Festiwal trójek dla Matizolu
fot. Maciej Oleszko

,

Lista aktualności

Festiwal trójek dla Matizolu

Prawdziwy koncert rzutów za trzy punkty obejrzeli kibice w Pabianicach. Outsiderki nieco postraszyły koszykarki z Pruszkowa.

,

Pierwsze punkty w meczu po indywidualnej akcji zdobyła Katarzyna Salska, ale szybko sygnał do ataku dały Amerykanki z Pruszkowa. Raz po raz do koleżanek dogrywała Sydney Colson, trafiała Kiara Buford, ale przede wszystkim za trzy punktowała Briana Gilbreath: w 1., 3., i 4. minucie. Pabianiczanki starały się nie tracić dystansu. Za trzy w trudnej sytuacji trafiła Renata Piestrzyńska, aktywnie i skutecznie grała Salska. 10-puntkową przewagę udało się zniwelować do 7 punktów.

Jak się okazało - tylko na chwilę. Początek drugiej kwarty to popis koszykarek Matizolu Lidera. Trafiały kolejno Barbara Głocka (15:24), Colson (15:26), Agnieszka Kaczmarczyk (15:28), w akcji dwa plus jeden Marta Jujka (17:31), Gillbreath (17:33) i ponownie Colson (17:35) i właściwie było po meczu. Pabianiczanki honor w tej kwarcie uratowały chyba tylko dzięki "trójce" Anny Krajewskiej na pół minuty przed końcem.

- Na drugą połowę wyszłyśmy słabo skoncentrowane, grałyśmy zbyt wolno. A byłyśmy przekonane, że ten mecz już jest rozstrzygnięty - powiedziała na pomeczowej konferencji Gillbreath. Dlaczego? Bo w drugiej połowie pabianiczanki wzięły się do pracy. Jak natchniona na parkiet wyszła Agata Gajda, bardzo dobrze grała Justyna Okulska, której trener Edyta Koryzna chyba po raz pierwszy dała pograć tak długo. 25-letnia skrzydłowa w całym meczu zebrała aż 9 piłek z tablicy i rzuciła 6 punktów. W 23. minucie, po punktach Salskiej przewaga Matizolu zmalała do 12 punktów. Przed ostatnią kwartą była tylko o punkt wyższa.
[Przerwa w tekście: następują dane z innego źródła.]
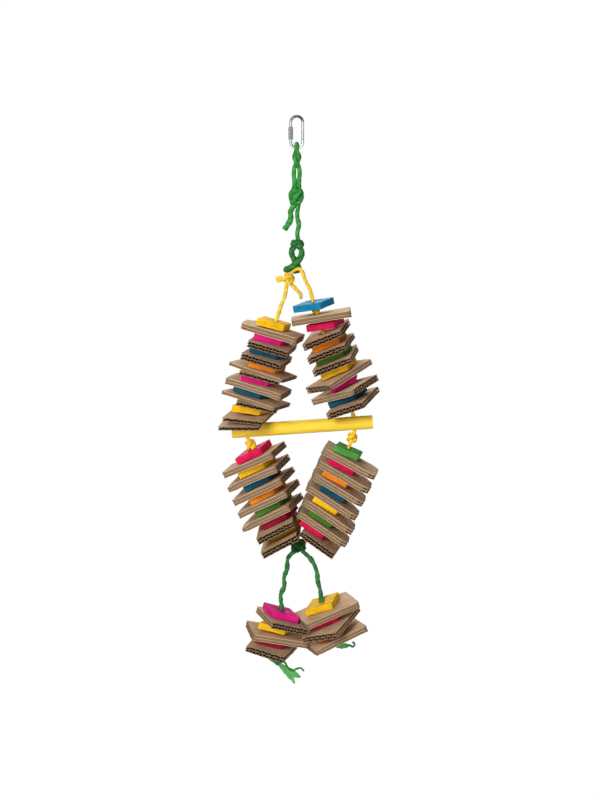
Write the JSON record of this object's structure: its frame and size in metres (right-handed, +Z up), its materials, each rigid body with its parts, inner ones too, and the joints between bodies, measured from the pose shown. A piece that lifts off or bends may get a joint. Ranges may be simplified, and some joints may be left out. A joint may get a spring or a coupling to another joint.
{
  "type": "hanging chew toy",
  "caption": "Hanging bird chew toy: cardboard and dyed wood slices strung on paper rope round a dowel perch, under a steel quick link.",
  "frame": {"origin": "the hanging point, inside the top of the link's upper bow, where a hook carries the toy", "axes": "+Z up along the hanging line, +X to the right in the front view, +Y away from the front"},
  "size_m": [0.1426, 0.0671, 0.5106],
  "materials": {
    "steel": "polished plated wire",
    "green_rope": "matt twisted paper",
    "yellow_rope": "matt twisted paper",
    "perch_dye": "dyed, sanded",
    "dyed_wood": "dyed in six colours, sawn",
    "cardboard": "matt kraft paper"
  },
  "bodies": {
    "link": {"link": "steel"},
    "sleeve": {"link_sleeve": "steel"},
    "toy": {"hanger_rope": "green_rope", "hanger_knots": "green_rope", "yellow_rope": "yellow_rope", "yellow_knot": "yellow_rope", "perch_knots": "yellow_rope", "top_stop_knot": "yellow_rope", "perch": "perch_dye", "bottom_knot": "green_rope", "bottom_rope": "green_rope", "rope_tails": "green_rope", "upper_left_slices": "dyed_wood", "upper_left_card_1": "cardboard", "upper_left_card_2": "cardboard", "upper_left_card_3": "cardboard", "upper_left_card_4": "cardboard", "upper_left_card_5": "cardboard", "upper_left_card_6": "cardboard", "upper_left_card_7": "cardboard", "upper_left_card_8": "cardboard", "upper_left_card_9": "cardboard", "upper_left_card_10": "cardboard", "upper_right_slices": "dyed_wood", "upper_right_card_1": "cardboard", "upper_right_card_2": "cardboard", "upper_right_card_3": "cardboard", "upper_right_card_4": "cardboard", "upper_right_card_5": "cardboard", "upper_right_card_6": "cardboard", "upper_right_card_7": "cardboard", "lower_left_slices": "dyed_wood", "lower_left_card_1": "cardboard", "lower_left_card_2": "cardboard", "lower_left_card_3": "cardboard", "lower_left_card_4": "cardboard", "lower_left_card_5": "cardboard", "lower_left_card_6": "cardboard", "lower_left_card_7": "cardboard", "lower_right_slices": "dyed_wood", "lower_right_card_1": "cardboard", "lower_right_card_2": "cardboard", "lower_right_card_3": "cardboard", "lower_right_card_4": "cardboard", "lower_right_card_5": "cardboard", "lower_right_card_6": "cardboard", "lower_right_card_7": "cardboard", "bottom_left_slices": "dyed_wood", "bottom_left_card_1": "cardboard", "bottom_left_card_2": "cardboard", "bottom_left_card_3": "cardboard", "bottom_right_slices": "dyed_wood", "bottom_right_card_1": "cardboard", "bottom_right_card_2": "cardboard", "bottom_right_card_3": "cardboard"}
  },
  "joints": [
    {"name": "sleeve_slide", "type": "slide", "parent": "link", "child": "sleeve", "axis": [0, 0, 1], "range_m": [0, 0.0036]},
    {"name": "toy_swing", "type": "hinge", "parent": "link", "child": "toy", "pos_m": [0, 0, -0.026], "axis": [1, 0, 0], "range_deg": [-60, 60]}
  ]
}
Czwartą kwartę zagraniem-marzenie otworzył duet Gillbrearh-Colson. Ta pierwsza dogrywała piłkę spod kosza, kiedy choć trwała jeszcze akcja, zegar wskazywał 0 sekund. Druga wybiła się w powietrze, dostała piłkę wprost do rąk i natychmiast rzuciła, zanim jeszcze opadła na ziemię. Pabianiczanki jeszcze wierzyły, rzuciły się do odrabiania strat. Trzy razy za trzy punkty trafiła Gajda, ale co z tego, skoro identycznym wyczynem popisała się Kaczmarczyk i przewaga nie stopniała nawet o punkt. W całym meczu było aż 18 celnych rzutów za trzy punkty, przy fantastycznej skuteczności (PTK: 50%, Matizol: 68,8%). Matizol wygrał zdecydowanie, ale za postawę pabianiczanki zasłużyły na duże brawa.

PTK Pabianice - Matizol Lider Pruszków 59:76 (15:22, 10:20, 21:17, 13:17)
PTK: Gajda 19, Salska 12, Sobczyk 9, Okulska 6, Krajewska 6, Bogacka 4, Piestrzyńska 3, Kowalska 0, Szałecka 0.
Lider: Gilbreath 18, Kaczmarczyk 14, Buford 10, Colson 10, Jujka 7, Antczak 5, Rozwadowska 5, Grabowska 3, Pietrzak 2, Głocka 2.